Most of the criticism from the United States in recent months has been over the perception that Pakistan was allowing the Taliban and al-Qaeda forces to infiltrate Afghanistan. There was an expectation this spring that there would be a big Taliban offensive. Has that actually started or not?

It depends on how you view it. The glass-half-full version is that the offensive never really started, that it was blunted in two ways: within Afghanistan by more robust, aggressive actions by U.S. and NATO forces, and in Pakistan by a revision in terms of [the Pakistani government’s] strategy for controlling the border and for dealing with some of the local tribes and Taliban who are operating out of Pakistan. The happy story is that there didn’t seem to have been this much-feared spring offensive that everyone was and is expecting. The less happy story is that there has been a relatively high level of violence all the way through, that it didn’t really slow down during the winter, and it continued on through the spring. There is still a real threat there. But almost everybody I talked to, at least on this trip, was fairly pleased with the way this spring offensive just hasn’t materialized, and if this continues, say, for the next month, that’s a significant propaganda victory for the United States, NATO, and Pakistan.

There still are bombings, aren’t there?

There are, yes. The level of suicide bombings has gone up every year, like the one that just occurred in Pakistan.

In Peshawar?

Peshawar is a place where they never used to see suicide bombings. My understanding is the first suicide bombing took place last fall. The tactics are shifting, and the fear is that you’re going to see more in the way of Iraq-style violence, which is very, very difficult to control. Whereas you might have a victory over massed Taliban forces who were trying to launch insurgent operations against U.S.and NATO forces, now they’re much less capable of doing that, and they’re going to try for softer targets.

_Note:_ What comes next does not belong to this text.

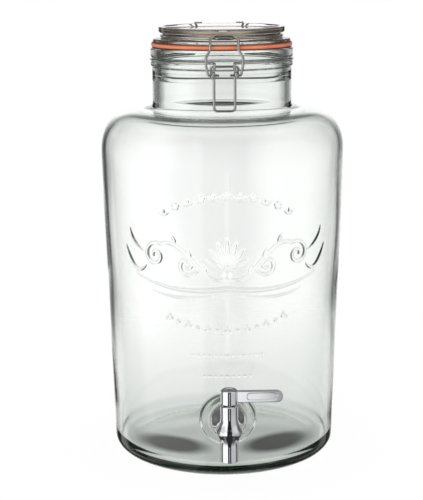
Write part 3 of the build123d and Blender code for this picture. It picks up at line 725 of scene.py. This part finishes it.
# ================================================================ build
JAR_GLASS = glass("jar_glass_green_cast", absorbed=(0.0, 0.18, 0.04), density=16.0, shade=(0.82, 0.85, 0.82))
LID_GLASS = glass("lid_glass_warm_cast", absorbed=(0.56, 0.47, 0.31), density=22.0, shade=(0.80, 0.78, 0.76))
WIRE = metal("steel_wire_drawn", (0.55, 0.55, 0.54), rough=(0.14, 0.26), grain=1500)
CHROME = metal("chrome_polished", (0.83, 0.84, 0.86), rough=(0.03, 0.09), grain=700, depth=0.000005)
SCREW = metal("screw_steel", (0.62, 0.63, 0.64), rough=(0.22, 0.34), grain=900)
SEAL = moulded(
    "seal_orange_rubber",
    dark=(0.72, 0.20, 0.10),
    light=(0.88, 0.30, 0.14),
    rough=(0.32, 0.46),
    soft=0.15,
    # painted shade on the seal's faces that turn up or down
    edge=(0.16, 0.02, 0.01),
)
O_RING = moulded("o_ring_black_rubber", (0.012, 0.012, 0.012), (0.03, 0.03, 0.03), rough=(0.4, 0.55))
WASHER = moulded("washer_clear_rubber", (0.60, 0.61, 0.58), (0.72, 0.73, 0.70), rough=(0.35, 0.5), soft=0.4)
PLASTIC = moulded("nut_white_plastic", (0.74, 0.74, 0.71), (0.82, 0.82, 0.79), rough=(0.3, 0.42), soft=0.2)

FINISHES = [
    (SEAL, ["lid_seal"]),
    (WIRE, ["lid_wire", "neck_wire", "latch_lever", "latch_loop"]),
    (CHROME, ["tap_body", "tap_lever", "tap_button"]),
    (SCREW, ["tap_screw"]),
    (O_RING, ["plug_o_rings"]),
    (WASHER, ["tap_outer_washer", "tap_inner_washer"]),
    (PLASTIC, ["tap_plug", "tap_slip_washer", "tap_nut"]),
]


def stand_in(piece, body, node_name, mat):
    """Puts a new glass piece in place of a CAD node."""
    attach(piece, body)
    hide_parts(node_name)
    paint(piece, mat)


stand_in(glass_jar(), "jar", "glass_jar", JAR_GLASS)
stand_in(glass_lid(), "lid", "glass_lid", LID_GLASS)
for finish, node_names in FINISHES:
    for node_name in node_names:
        paint(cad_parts[node_name], finish)

# ================================================================ studio
FLOOR_R, FLOOR_SOLID_R, FLOOR_SIDES = 0.62, 0.25, 96  # the floor fades out from its solid middle to its edge
FLOOR_DROP = 0.0002  # the floor lies this far under the jar
PAINTED_LIGHT_UNDER_JAR, ROUND_JAR = 0.95, 0.66  # greys of the floor; the lighter one, under the jar, is painted light
UNDER_JAR_R = (0.085, 0.11)  # the floor goes from one grey to the other between these radii
# painted light: the floor glows by this share of its grey, most under the jar
FLOOR_GLOW = 0.55
CAMERA_WHITE = 0.93  # how much of the floor is plain white where the camera sees it directly
PAINTED_LENS_SHADE = (0.010, 0.018, 0.012)  # painted shade: dark ovals on the floor under the glass, one each side of the tap
LENS_CENTRE = (0.046, -0.022, 0)  # of the one at +X
LENS_HALF = (0.040, 0.022, 1)  # half length and half width
LENS_TURN = 38.0  # degrees
LENS_FADE = (1.15, 0.55)  # an oval fades in between these shares of its half sizes

# Greys of the surround, as (direction, grey) stops. The direction's share to the camera's right, upwards or
# away from the camera goes from -1 to 1.
BACK_RIGHT = [  # the sweep behind the jar, seen through the glass
    (-1, 0.3), (-0.85, 0.12), (-0.42, 0.12), (-0.30, 0.7), (-0.20, 1.45), (-0.06, 1.4), (-0.03, 1.17),
    (0.03, 1.12), (0.06, 1.3), (0.22, 1.4), (0.35, 0.8), (0.50, 0.2), (0.85, 0.2), (1, 0.3),
]
BACK_UP = [(-0.15, 1.0), (-0.08, 0.88)]  # how much is left of it
FRONT_UP = [(-0.3, 0.10), (0.15, 0.10), (0.60, 0.35)]  # the dark studio in front, seen through the glass
MIRROR_RIGHT = [  # the sweep as metal mirrors it
    (-1, 0.25), (-0.80, 0.08), (-0.75, 0.75), (-0.62, 0.75), (-0.55, 0.04), (-0.40, 0.04), (-0.30, 0.6),
    (-0.20, 1.1), (0.20, 1.1), (0.33, 0.6), (0.43, 0.05), (0.58, 0.05), (0.64, 0.5), (0.76, 0.5),
    (0.82, 0.08), (1, 0.25),
]
ABOVE_GREY = 0.15  # above both sweeps
DIFFUSE_GREY = 0.7  # what lights matt surfaces
BOXES_RIGHT = [  # a bright soft box on the left and a dimmer one on the right
    (-1.0, 0.2), (-0.95, 1.3), (-0.36, 1.3), (-0.26, 0.02),
    (0.32, 0.02), (0.42, 0.6), (0.95, 0.6), (1.0, 0.5),
]
BOXES_UP = [(-0.80, 0.15), (-0.45, 1.0), (0.80, 1.0), (0.95, 0.5)]  # how much is left of them
PAST_BOXES_GREY = 0.03
CARD_RIGHT = [(0.022, 0.0), (0.032, 1.0), (0.095, 1.0), (0.105, 0.0)]  # small white card low in front
CARD_UP = [(-0.42, 0.0), (-0.40, 1.0), (-0.22, 1.0), (-0.20, 0.0)]
OVERHEAD_GREY = 0.8
# Shares of the regions, from 0 outside to 1 inside, in the same directions
BEHIND_AWAY = [(-0.10, 0.0), (0.10, 1.0)]
ABOVE_UP = [(0.20, 0.0), (0.32, 1.0)]
OVERHEAD_UP = [(0.20, 0.0), (0.40, 1.0)]
OVERHEAD_AWAY = [(-0.75, 0.0), (-0.45, 1.0)]


def floor_colour(tree):
    """Pale floor with painted light, brightest under the jar, and painted shade: a dark oval under the glass
    either side of the tap.
    """
    place = position(tree)
    # painted light: the floor is lighter under the jar than round it
    pale = mixed(tree, PAINTED_LIGHT_UNDER_JAR, ROUND_JAR, ease(tree, length(tree, place), *UNDER_JAR_R))
    x, y = split(tree, place)[:2]
    folded = node(tree, "ShaderNodeCombineXYZ", X=arithmetic(tree, "ABSOLUTE", x), Y=y)
    oval = node(tree, "ShaderNodeMapping", vector_type="TEXTURE", Vector=folded.outputs["Vector"])
    oval.inputs["Location"].default_value = LENS_CENTRE
    oval.inputs["Rotation"].default_value = (0, 0, math.radians(LENS_TURN))
    oval.inputs["Scale"].default_value = LENS_HALF
    # painted shade: a dark oval either side of the tap
    return mixed(tree, pale, PAINTED_LENS_SHADE, ease(tree, length(tree, oval.outputs["Vector"]), *LENS_FADE))


def floor_material():
    """Floor that fades into the white surround at its edge. Metal mirrors the surround instead of it."""
    mat, tree, shader = new_material("floor_pale")
    shader.inputs["Roughness"].default_value = 0.9
    shader.inputs["Specular IOR Level"].default_value = 0.0
    # painted light: the floor glows, following its painted greys
    shader.inputs["Emission Strength"].default_value = FLOOR_GLOW
    colour = floor_colour(tree)
    feed(tree, colour, shader.inputs["Base Color"])
    feed(tree, colour, shader.inputs["Emission Color"])
    white = node(tree, "ShaderNodeEmission", Color=rgba(1.0), Strength=1.0)
    whiteness = arithmetic(tree, "MULTIPLY", is_ray(tree, "Camera"), CAMERA_WHITE)
    seen = mixed_shader(tree, shader.outputs["BSDF"], white.outputs["Emission"], whiteness)
    fade = ease(tree, length(tree, position(tree)), FLOOR_SOLID_R, FLOOR_R)
    mirrored = arithmetic(tree, "SUBTRACT", is_ray(tree, "Glossy"), is_ray(tree, "Transmission"), clamp=True)
    clear = node(tree, "ShaderNodeBsdfTransparent").outputs["BSDF"]
    surface(tree, mixed_shader(tree, seen, clear, arithmetic(tree, "MAXIMUM", fade, mirrored)))
    return mat


def pale_floor():
    """Round floor just under the jar."""
    angles = np.linspace(0, 2 * math.pi, FLOOR_SIDES + 1)[:-1]
    ring = [(FLOOR_R * math.cos(a), FLOOR_R * math.sin(a), -FLOOR_DROP) for a in angles]
    mesh = bpy.data.meshes.new("floor")
    mesh.from_pydata(ring, [], [tuple(range(FLOOR_SIDES))])
    floor = bpy.data.objects.new("floor", mesh)
    bpy.context.scene.collection.objects.link(floor)
    paint(floor, floor_material())


def to_right(tree, x, y, z):
    """How far a world direction points to the camera's right."""
    joined = node(tree, "ShaderNodeCombineXYZ", X=x, Y=y, Z=z)
    turned = node(tree, "ShaderNodeVectorTransform", Vector=joined.outputs["Vector"])
    turned.vector_type = "VECTOR"
    turned.convert_from = "WORLD"
    turned.convert_to = "CAMERA"
    return split(tree, turned.outputs["Vector"])[X]


def seen_through_glass(tree, right, up, behind, above):
    """White sweep behind the jar and a dark studio in front of it."""
    sweep = mixed(tree, 0.0, greys(tree, right, BACK_RIGHT), greys(tree, up, BACK_UP))
    sweep = mixed(tree, sweep, ABOVE_GREY, above)
    return mixed(tree, greys(tree, up, FRONT_UP), sweep, behind)


def mirrored_by_metal(tree, right, up, away, behind, above):
    """Soft boxes, a card and a light ceiling in front of the jar, and the sweep behind it."""
    boxes = mixed(tree, PAST_BOXES_GREY, greys(tree, right, BOXES_RIGHT), greys(tree, up, BOXES_UP))
    card = mixed(tree, 0.0, greys(tree, right, CARD_RIGHT), greys(tree, up, CARD_UP))
    overhead = mixed(tree, 0.0, greys(tree, up, OVERHEAD_UP), greys(tree, away, OVERHEAD_AWAY))
    front = mixed(tree, mixed(tree, boxes, 1.0, card), OVERHEAD_GREY, overhead)
    sweep = mixed(tree, greys(tree, right, MIRROR_RIGHT), ABOVE_GREY, above)
    return mixed(tree, front, sweep, behind)


def studio_world():
    """Surround that each kind of ray sees differently: white to the camera, and a studio to glass and metal.

    The studio turns with the camera, so the jar is lit alike from every side.
    """
    world = bpy.data.worlds.new("studio")
    bpy.context.scene.world = world
    world.use_nodes = True
    tree = world.node_tree
    east, north, up = split(tree, node(tree, "ShaderNodeTexCoord").outputs["Generated"])
    right = to_right(tree, east, north, up)
    # a quarter turn about the vertical brings what is away from the camera to its right
    away = to_right(tree, north, arithmetic(tree, "MULTIPLY", east, -1.0), 0.0)
    behind = greys(tree, away, BEHIND_AWAY)
    above = greys(tree, up, ABOVE_UP)
    through = seen_through_glass(tree, right, up, behind, above)
    mirrored = mirrored_by_metal(tree, right, up, away, behind, above)
    seen = mixed(tree, mirrored, through, is_ray(tree, "Transmission"))
    seen = mixed(tree, seen, DIFFUSE_GREY, is_ray(tree, "Diffuse"))
    seen = mixed(tree, seen, 1.0, is_ray(tree, "Camera"))
    feed(tree, seen, tree.nodes["Background"].inputs["Color"])


def area_light(name, place, aim, size, power):
    """Soft lamp that only matt surfaces show: glass and metal see the studio instead. Power in watts."""
    data = bpy.data.lights.new(name, "AREA")
    data.shape = "RECTANGLE"
    data.size, data.size_y = size
    data.energy = power
    lamp = bpy.data.objects.new(name, data)
    lamp.location = place
    lamp.rotation_euler = (Vector(aim) - Vector(place)).to_track_quat("-Z", "Y").to_euler()
    lamp.visible_glossy = False
    lamp.visible_transmission = False
    bpy.context.scene.collection.objects.link(lamp)


pale_floor()
studio_world()
area_light("top_soft", place=(0, 0.1, 2.0), aim=(0, 0, 0.1), size=(1.6, 2.0), power=15)
area_light("front_fill", place=(-0.5, -1.6, 0.9), aim=(0, 0, 0.3), size=(0.8, 0.8), power=9)

# ================================================================ camera
DISTANCE, HEIGHT = 1.228, 0.440  # from the jar's axis and from the table, in metres
AZIMUTH = 2.0  # degrees to the left of straight in front
PITCH, YAW, ROLL = 12.0, 0.47, 0.4  # degrees: down, left of the jar's axis, and clockwise
LENS, SENSOR = 67.2, 24.0  # focal length and the picture's height, in mm


def add_camera():
    """Camera in front of the jar, looking down at it."""
    data = bpy.data.cameras.new("camera")
    data.sensor_fit = "VERTICAL"
    data.sensor_height = SENSOR
    data.lens = LENS
    camera = bpy.data.objects.new("camera", data)
    around = math.radians(AZIMUTH)
    place = Vector((-DISTANCE * math.sin(around), -DISTANCE * math.cos(around), HEIGHT))
    turn = Matrix.Rotation(math.radians(YAW - AZIMUTH), 4, "Z")
    tilt = Matrix.Rotation(math.radians(90 - PITCH), 4, "X")
    roll = Matrix.Rotation(math.radians(-ROLL), 4, "Z")
    camera.matrix_world = Matrix.Translation(place) @ turn @ tilt @ roll
    bpy.context.scene.collection.objects.link(camera)
    bpy.context.scene.camera = camera


def clear_glass_settings(cycles):
    """Enough bounces for light to cross both walls of the jar and the lid."""
    cycles.use_denoising = True
    cycles.max_bounces = 32
    cycles.transmission_bounces = 32
    cycles.transparent_max_bounces = 32
    cycles.glossy_bounces = 12
    cycles.caustics_reflective = False
    cycles.caustics_refractive = False


add_camera()
clear_glass_settings(bpy.context.scene.cycles)
bpy.context.scene.view_settings.view_transform = "Standard"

There was an item the other day about a meeting between Afghan, Pakistani, and U.S. military officials discussing border problems, and there was some shooting, a Pakistani and an American were killed. Are these regular meetings?

I believe these meetings were called specifically to try to resolve some of the tensions between Pakistani and Afghan forces on the border. This meeting was intended to address those specific problems and to try to smooth things over, and obviously it certainly didn’t end the way that anybody would have been happy with. But the broader problem is that, whereas Pakistan says that it’s intending to control the border more effectively by erecting fences and having more aggressive patrols, the Afghans voice concerns that the Pakistanis are using this as an opportunity to firm up the border that the government in Kabul doesn’t really respect or believe to be the appropriate international border—the Durand line. So, they see this as a problem. So whereas everybody wants to control the border, there is a difference of opinion as to where that border really should be.

In other words, the Afghans still resent the Durand line, which the British drew in 1893, because it splits their own ethnic groups?

It separates the Pashtun tribes along the border. This line, for better or worse, has been the recognized international border by really everyone, as far as I know, and so eventually the government in Kabul will have to come to terms with it. But nevertheless the two sides need to come up with a way to control the border without causing disputes between Pakistani and Afghan forces. They have enough trouble with the militants to be fighting each other.

The Pakistan strategy of dealing with the Taliban in the provinces, what is it now? Is it still to enlist the local tribes into a kind of deal, that the Pakistan troops won’t interfere and the tribes will do the fighting?

It’s a fairly complicated strategy. During my trip I did have an opportunity to talk to some of the people on the Pakistani side, who were sort of chief strategists in formulating this about a year ago. The strategy has a number of different levels, but at its core is, as you describe, a sort of a divide-and-conquer approach to the tribal areas, whereby you separate the tribal leaders, some of whom are barely distinguishable from the Taliban, from the outside militants, the foreign militants, the Uzbeks, al-Qaeda, Arabs, and so on. That’s the first stage in an effort to try to essentially weed out the worst of the worst. Of course this is only a first step. Over time, the goals would ideally be to then try to come in and reform and deal with the local tribes in such a way that you make them also less dangerous, less militant, and less supportive of cross-border operations into Afghanistan. You could gradually get to a point where you’ve won over the local population and they’re no longer willing to host or support militant operations in their territory.

But nobody believes, as far as I can tell, that this is going to be a short and quick solution. Everyone agrees that this is going to take time. The real challenge is that in the short term, before the strategy can really take effect and really win hearts and minds, you have this problem of controlling the movement of terrorists and militants. They are very difficult to control, especially if you pull back a little bit and remove your heavy military from population centers, which is part of this process.